In a display of wisdom she managed to preserve a small portion of the land that was so sacred to her when she granted 40 acres to the establishment of the county seat with the stipulation that the land be owned by the county and if not it would revert back to all her heirs.

She made the deal in exchange for the reversable deed she to 40 acres she was given $1 and in 1820 she left the land she had lived on and the country she had grown up in and went to Wills Town AL, and during the removal (Trail of Tears) went with the Benges to the west to Indian Territory (What is now OK) and settled just outside of Stilwell, OK in the Flint District.

She lived the rest of her life there in OK and is said to be buried in the New Hope Cemetary although there is a rumor that her body was carried back and secretly buried near her old home.

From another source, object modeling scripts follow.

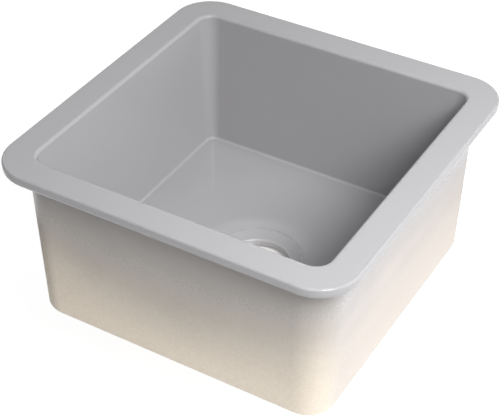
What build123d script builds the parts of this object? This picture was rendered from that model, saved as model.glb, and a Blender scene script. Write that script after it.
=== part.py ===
from build123d import *
import os
from math import atan2, radians, tan

# Kitchen sink: a one-piece fireclay bowl with a flat rim, and the basket strainer in its drain.
# Millimetres. Z = 0 is the worktop that the rim's underside rests on, X = Y = 0 is the middle of
# the bowl and of its drain, and the bowl hangs below.

# Bowl
bowl_width = 457.0  # over the rim, along X
bowl_length = 457.0  # over the rim, along Y
bowl_height = 224.0  # from the base to the rim's top
rim_thickness = 15.0
rim_overhang = 24.0  # of the rim past the outer wall
rim_corner_radius = 50.5
rim_top_round = 2.5
rim_lower_round = 7.5
rim_root_round = 4.0  # where the rim's underside meets the wall
wall_thickness = 13.8
wall_corner_radius = 40.5
opening_corner_radius = 19.5
wall_lean = 1.6  # degrees that the walls lean in towards the base
base_thickness = 28.5
base_round = 6.0
floor_round = 3.8
lip_round = 4.5
floor_fall = 5.5  # of the floor towards the drain
floor_fall_blend = 16.0  # of the fall's outer part, where it flattens out
floor_fall_edge = 0.1  # fall that is left in that part
floor_fall_margin = 5.0  # flat floor left between the fall and the floor's round

# Drain in the bowl
drain_radius = 45.0
throat_height = 10.0  # of the hole's straight wall above the base
seat_width = 12.5
seat_rise = 6.0  # of the seat over its width
seat_wall_height = 3.5  # of the upright wall beside the flange
seat_wall_flare = 0.4
recess_flare = 11.5  # of the slope from that wall up to the floor
recess_round = 72.0  # where that slope runs out into the floor
drain_edge_round = 2.5

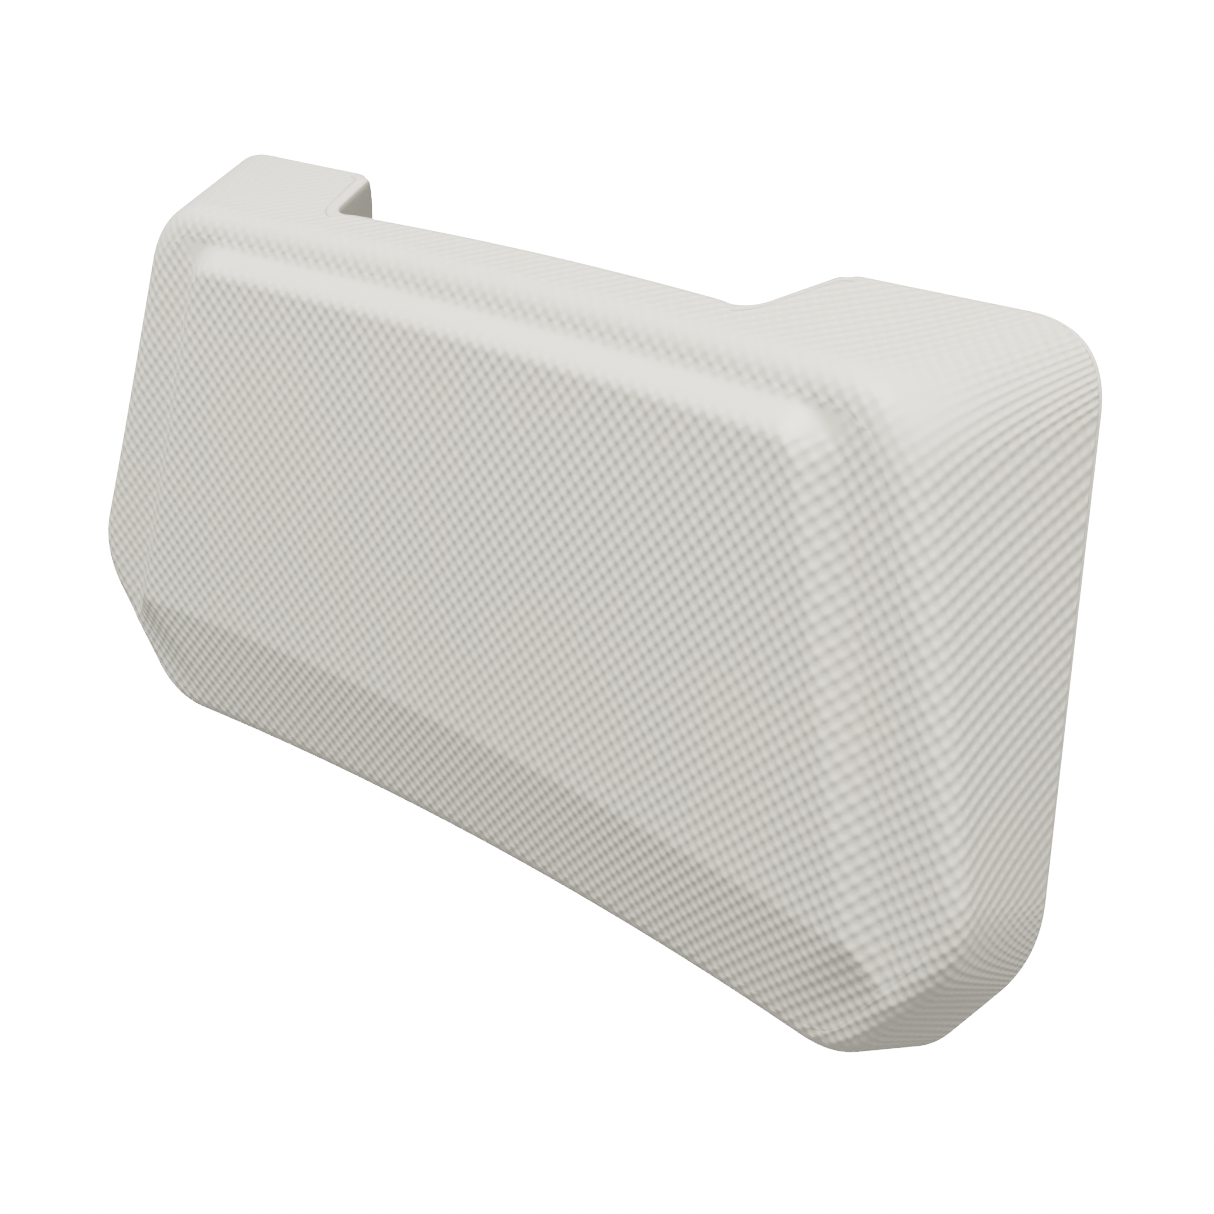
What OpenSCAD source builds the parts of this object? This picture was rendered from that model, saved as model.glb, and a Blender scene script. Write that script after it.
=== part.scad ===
// Moulded headrest pad for the wall of a pool or spa seat.
// The wall is the plane y = 0 and the front faces -Y, with +Z up.
// The origin is the centre of the peg pattern on the wall. The washers and collars hold
// the flat back off the wall by their thickness, and all else is drawn from that back.
// Depths are measured from the back plane and drops from the top back edge.

/* [Back outline] */
// Width across the two top corners of the back
back_top_w = 365; // [320:1:440]
// Width across the two lower side corners of the back, the widest place
back_side_w = 407; // [370:1:490]
// Width across the two bottom corners of the back
back_bottom_w = 350; // [310:1:430]
// Drop from the top edge to the lower side corners
back_side_drop = 180; // [165:1:200]
// Whole height of the back
back_h = 230; // [210:1:270]

/* [Front outline] */
// How much narrower the front is than the back at the top corners
top_draft_w = 58; // [30:1:70]
// How much narrower the front is than the back at the side corners
side_draft_w = 7; // [6:1:24]
// How much narrower the front is than the back at the bottom corners
bottom_draft_w = 24; // [10:1:40]
// Drop of the front's top edge below the back's top edge
top_draft_drop = 19; // [12:0.5:32]
// Rise of the front's side corners above the back's
side_rise = 16; // [6:1:24]
// Rise of the front's bottom edge above the back's
bottom_rise = 8; // [3:1:14]

/* [Depths] */
// Depth of the front at the middle of the top
front_depth = 46; // [44:0.5:64]
// Depth lost between the top and the bottom of the front
front_taper = 24; // [10:0.5:30]
// How far the ends of the front stand forward of its middle
front_hollow = 16.5; // [0:0.5:20]
// Height of the raised panel above the border round it
panel_rise = 8.5; // [4:0.5:12]

/* [Raised panel] */
// Width of the panel's foot at its top
panel_top_w = 270; // [230:1:280]
// Width of the panel's foot at its crease
panel_low_w = 352; // [290:1:356]
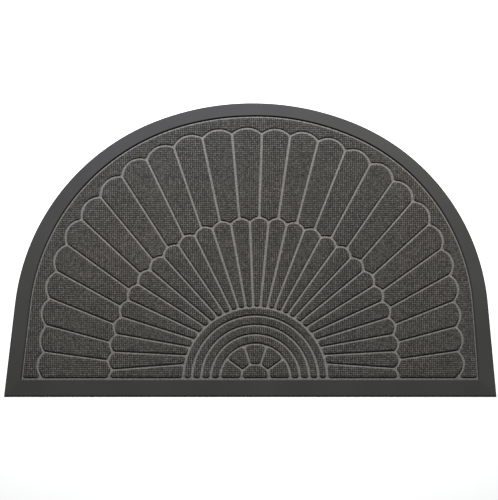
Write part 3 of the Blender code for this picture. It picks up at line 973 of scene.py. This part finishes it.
def plain_look(name, color, roughness):
    """A plain material for the floor."""
    made = bpy.data.materials.new(name)
    made.use_nodes = True
    shader = made.node_tree.nodes["Principled BSDF"]
    shader.inputs["Base Color"].default_value = color
    shader.inputs["Roughness"].default_value = roughness
    return made


def add_floor():
    """A plain pale floor under the mat."""
    half = FLOOR_SIZE / 2
    mesh = bpy.data.meshes.new("floor")
    corners = [(-half, -half, 0.0), (half, -half, 0.0), (half, half, 0.0), (-half, half, 0.0)]
    mesh.from_pydata(corners, [], [(0, 1, 2, 3)])
    mesh.materials.append(plain_look("floor_paint", FLOOR_COLOR, FLOOR_ROUGHNESS))
    floor = bpy.data.objects.new("floor", mesh)
    floor.location.z = -FLOOR_GAP
    bpy.context.scene.collection.objects.link(floor)


def add_light():
    """A soft square light high behind the mat, turned toward its middle."""
    data = bpy.data.lights.new("north_light", "AREA")
    data.size = LIGHT_SIZE
    data.energy = LIGHT_POWER
    data.color = LIGHT_COLOR
    light = bpy.data.objects.new("north_light", data)
    light.location = LIGHT_PLACE
    light.rotation_euler = (-Vector(LIGHT_PLACE)).to_track_quat("-Z", "Y").to_euler()
    light.visible_camera = False
    bpy.context.scene.collection.objects.link(light)


def add_world():
    """Even pale light from all sides."""
    world = bpy.data.worlds.new("studio")
    world.use_nodes = True
    background = world.node_tree.nodes["Background"]
    background.inputs["Color"].default_value = WORLD_COLOR
    background.inputs["Strength"].default_value = WORLD_STRENGTH
    bpy.context.scene.world = world


def add_camera():
    """A camera straight above the mat, framed as the photograph is."""
    data = bpy.data.cameras.new("camera")
    data.sensor_width = SENSOR
    data.lens = SENSOR * (CAMERA_HEIGHT - OUTLINE_HEIGHT) / (PIXEL * PHOTO_HEIGHT)
    camera = bpy.data.objects.new("camera", data)
    camera.location = (CAMERA_X * MM, CAMERA_Y * MM, CAMERA_HEIGHT * MM)
    bpy.context.scene.collection.objects.link(camera)
    bpy.context.scene.camera = camera


base = build_moulded_base(rubber_look())
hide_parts("rubber_base")
face = build_woven_face(woven_look())
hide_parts("face_cloth")

add_floor()
add_world()
add_light()
add_camera()
bpy.context.scene.view_settings.view_transform = "Standard"
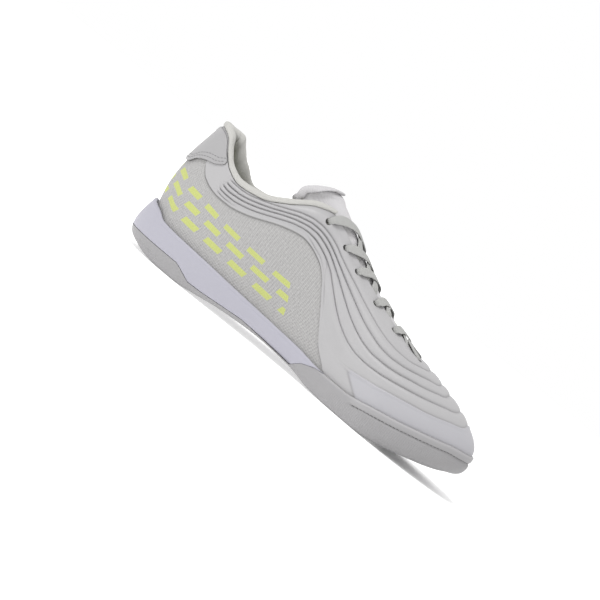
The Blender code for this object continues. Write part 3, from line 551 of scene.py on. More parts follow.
class Nodes:
    """Adds and links shader nodes of one material."""

    def __init__(self, name):
        self.material = bpy.data.materials.new(name)
        self.material.use_nodes = True
        self.tree = self.material.node_tree
        self.shader = self.tree.nodes["Principled BSDF"]

    def add(self, kind, inputs=(), **settings):
        node = self.tree.nodes.new(kind)
        for key, value in settings.items():
            setattr(node, key, value)
        for socket, value in dict(inputs).items():
            self.set(node, socket, value)
        return node

    def set(self, node, socket, value):
        if isinstance(value, bpy.types.NodeSocket):
            self.tree.links.new(value, node.inputs[socket])
        else:
            node.inputs[socket].default_value = value

    def math(self, operation, *values):
        node = self.add("ShaderNodeMath", operation=operation)
        for i, value in enumerate(values):
            self.set(node, i, value)
        return node.outputs[0]

    def wave(self, value, length):
        """A sine of a place, repeated every length."""
        return self.math("SINE", self.math("MULTIPLY", value, 2 * math.pi / length))

    def mix(self, share, first, second):
        """Two colours mixed; each is a socket or three numbers."""
        node = self.add("ShaderNodeMix", data_type="RGBA")
        self.set(node, 0, share)
        self.set(node, 6, first if isinstance(first, bpy.types.NodeSocket) else (*first, 1.0))
        self.set(node, 7, second if isinstance(second, bpy.types.NodeSocket) else (*second, 1.0))
        return node.outputs[2]

    def place(self):
        return self.add("ShaderNodeTexCoord").outputs["Object"]

    def surface(self):
        """The two directions of the piece's own surface, in metres."""
        uv = self.add("ShaderNodeUVMap", uv_map="surface")
        parts = self.add("ShaderNodeSeparateXYZ", {0: uv.outputs[0]})
        return parts.outputs[0], parts.outputs[1]

    def mark(self, name):
        """A value that the piece's points carry."""
        return self.add("ShaderNodeAttribute", attribute_name=name).outputs["Fac"]

    def noise(self, vector, scale, detail=2.0):
        node = self.add("ShaderNodeTexNoise", {"Vector": vector, "Scale": scale, "Detail": detail})
        return node.outputs["Fac"]

    def bump(self, height, distance, strength=1.0, normal=None):
        node = self.add("ShaderNodeBump", {"Height": height, "Distance": distance, "Strength": strength})
        if normal is not None:
            self.set(node, "Normal", normal)
        return node.outputs[0]

    def finish(self, colour, roughness, normal=None, specular=0.5):
        """Gives the shader its colour and finish, and returns the material."""
        self.set(self.shader, "Base Color", colour)
        self.set(self.shader, "Roughness", roughness)
        if normal is not None:
            self.set(self.shader, "Normal", normal)
        self.set(self.shader, "Specular IOR Level", specular)
        return self.material


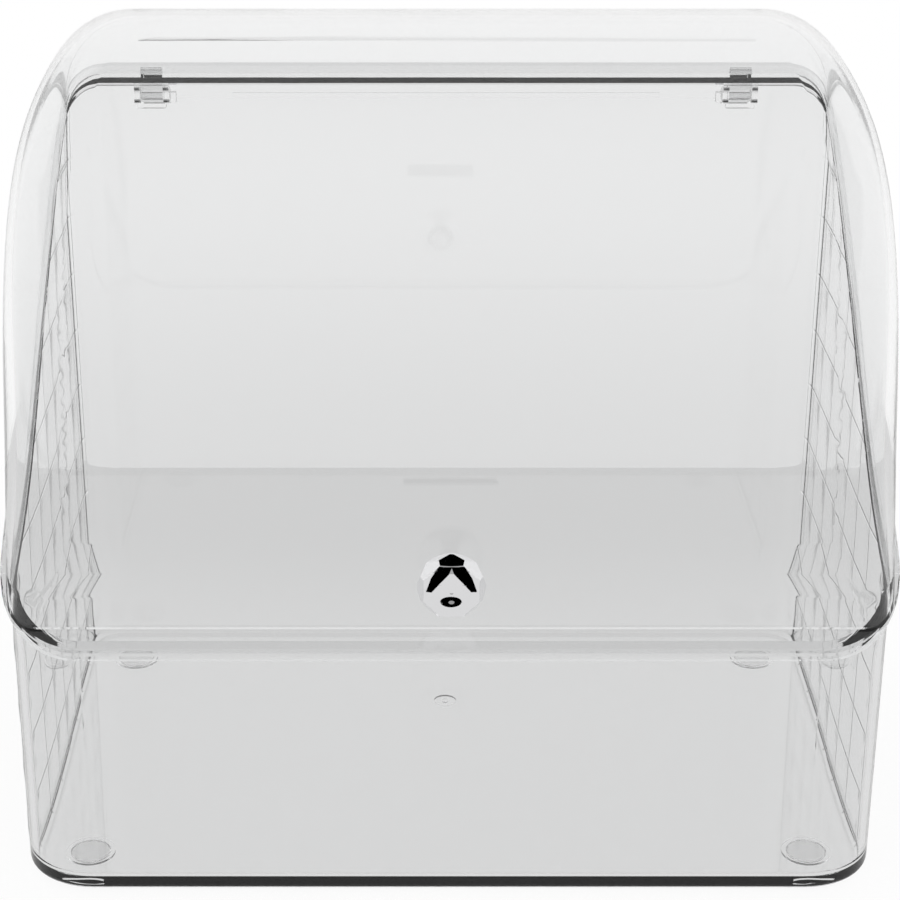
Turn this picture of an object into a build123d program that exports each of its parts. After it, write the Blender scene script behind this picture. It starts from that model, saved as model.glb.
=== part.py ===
from build123d import *
from math import acos, cos, degrees, radians, sin, sqrt, tan
import os

os.makedirs("parts", exist_ok=True)

# Clear countertop box with a domed lid that is hinged along its top rear edge.
# X runs across the front, Y to the back and Z up from the surface that the box stands on.
# The origin is the middle of the footprint, knob and hinges included. All lengths are millimetres.

# ---- overall form
outer_width = 304.8         # across the side walls at the joint line
outer_depth = 196.7         # lid front face to lid back face
seam_front_height = 100.3   # joint line at the lid's front face
seam_slope = 36.5           # how steeply the joint line climbs to the back, degrees
spring_height = 134.3       # where the upright front of the lid turns into the arch
arch_radius = 146.0         # outside of the arch, seen from the side

# ---- box body
body_wall = 2.8
floor_thickness = 3.8
foot_height = 1.5           # underside of the floor above the surface
draft = 0.33                # lean of the walls, degrees a side
body_front = 5.0            # front wall in front of the lid's front face, at the joint line
base_corner_front = 25.5    # upright corners at the underside
base_corner_back = 15.0
heel_round = 3.0            # floor to wall, outside
cove_round = 3.0            # floor to wall, inside

# ---- quilted relief on the outside of both side walls
quilt_pitch = 23.8
quilt_rise = 1.1            # how far each pillow stands out of the wall
quilt_spread = 1.06         # pillow radius as a share of half its cell's diagonal
quilt_columns = 7           # the first one starts where the front corner ends

# ---- rims where body and lid meet
rim_side = 2.8              # how far the rims stand out past the walls
rim_front = 6.2
body_rim_back = 1.0
lid_rim_back = 5.0
rim_corner_front = 28.5
rim_corner_back = 17.0
body_rim_thickness = 2.4
lid_rim_thickness = 1.4
body_rim_bevel = 0.6        # lower outer edge of the body rim
lid_rim_bevel = 0.4         # upper outer edge of the lid rim
seam_gap = 0.2              # the joint line itself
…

http://www.spt.lib.sc.us/history.htm "The up-country of South Carolina which includes Spartanburg County was ceded to the English by the Cherokee Native Americans in 1755. Spartanburg was the frontier next to the Cherokee Nation. Among the earliest settlers in Spartanburg County were the Scots-Irish immigrants from Pennsylvania, the Native American traders, and the Cowmen. At first, they lived in peace with the Cherokee Native Americans, but during the Native American Wars, they lived in fear and built several forts, including Fort Prince, Gowen’s Fort, and Fort Nichols. In 1776, the present day Greenville County- Spartanburg County boundary was established to separate white man’s territory from the Cherokee nation."

I was searching for Andrew Ross on google.com because he appeared on the 96th Old District of Laurens Co. SC. I thought these Ross' might have a connection to my Elizabeth (Betsey) Ross wife of Isaac Sharp of Laurens Co. SC.,96th Old District also. I found it interesting in this article that an Andrew Ross is mentioned along with Chief John Ross. Judge Andrew Ross, brother of Chief John Ross and s-in-law of George Lowrey. Ok George Lowrey brother was John Lowrey. John had a daughter named Elizabeth "Betsey" Lowrey Pack. I'm wondering now if Andrew Ross might be a lead for my Elizabeth (Betsey) Ross?

This article has lots of clues I think about the geography of the SC / GA / AL / TN areas and family ties(from article found at following quoted web-page): "John Lowrey died in 1817 at age 42. His brother, Major George Lowrey was m to Lucy Benge, daughter of Urtah and "Old Trader" James Benge, non Indian. Two of Lucy's brothers were thought to be Old Tassel and Doublehead. John's daughter Elizabeth "Betsey" Lowrey Pack, the widow of non-Indian, William Shorey Pack, in spite of her father's service to the Americans, would be forced to sell her plantation, Rose Hill, located near present day Fort Payne Alabama and go on the (Nunna-da-ul-tsun-yi) trail of tears, settling in Flint District, now Adair county, Oklahoma. Her son Thanas Jefferson Pack, would also remove."



Who is Betsy Pack? Born Elizabeth Lowery, a daughter of prominent Chief John Lowery of the Cherokee, she lived in a house about 60 yards southeast of the present day Jasper Courthouse after her marriage. She donated the ground on which the town of Jasper was laid out in 1820, when the county seat was moved here from Cheekville, near Whitwell about 12 miles northeast. "Betsy Lowery Pack established a ferry on the Tennessee River," said TN TOTA secretary Vicki Rozema in her book, Footsteps of the Cherokees (pp. 90-91). "It is believed to have been located four or five miles west of Bogg's Ferry at Runningwater Town and approximately seven miles east of her father's ferry at Battle Creek. In 1815, she and her mother ran a public house on Battle Creek called Lowrey's Place." Betsy's land dwindled to 640 acres of land under the treaty of 1819, where the town of Jasper (Marion Co.) TN. now stands; She sectioned off the land with her home and the burial sites of her children to about 40 acres of which she deeded to the commission of the town for $1. Betsy then sold the other 600 acres & moved to Wills Valley in Alabama where many other Cherokee had gathered for safety reasons. Wills Town is where the town of Lebanon, Al. was later developed. There she is said to have lived in great style until she and many other Cherokee were forced to emigrate west in 1838. Two of her children also emigrated while a third remained behind in the east.